B+ (76-79%) Some aspects of good quality to the work. Some problems of minor
significance. There are examples of integrating critical and creative perspectives in
relation to the subject material. A degree of engagement with the topic.


B (72-75%) Adequate quality. A number of problems of some significance. Difficulty
evident in the comprehension of the subject material and use of existing literature and
research. Only a few examples of integrating critical and creative perspectives in relation
to the subject material. Some engagement with the topic.


B- (68-71%) Barely adequate work at the graduate level.


C level – Seriously Flawed Work


C+ (64-67%) Serious flaws in understanding of the subject material.

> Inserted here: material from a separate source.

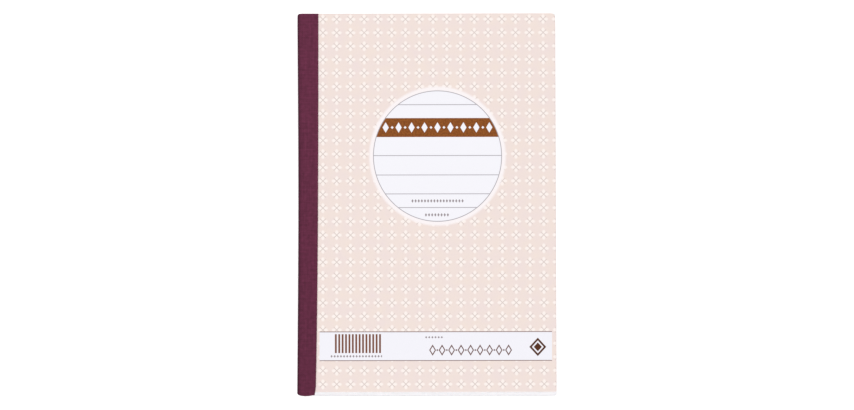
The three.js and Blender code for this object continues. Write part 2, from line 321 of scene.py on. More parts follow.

Minimal integration of
critical and creative perspectives in relation to the subject material. Inadequate
engagement with the topic. Inadequate work at the graduate level.


C (60-63%) Inadequate work at the graduate level.


F level – Failing Work


F (0-59%)

Deadlines

Students are expected to submit work on time. No assignment will be accepted late without prior consent, and normally 10%/day will be deducted even when such consent is given.

Academic Integrity

Students are expected to know what constitutes academic misconduct as is described in detail in the UBC Calendar.

Instructors are required to report all instances of academic misconduct to the Department, who will in turn notify the Dean’s Office. The penalty for plagiarism or for cheating is serious, and normally entails suspension from the University and a notation on the student’s transcript.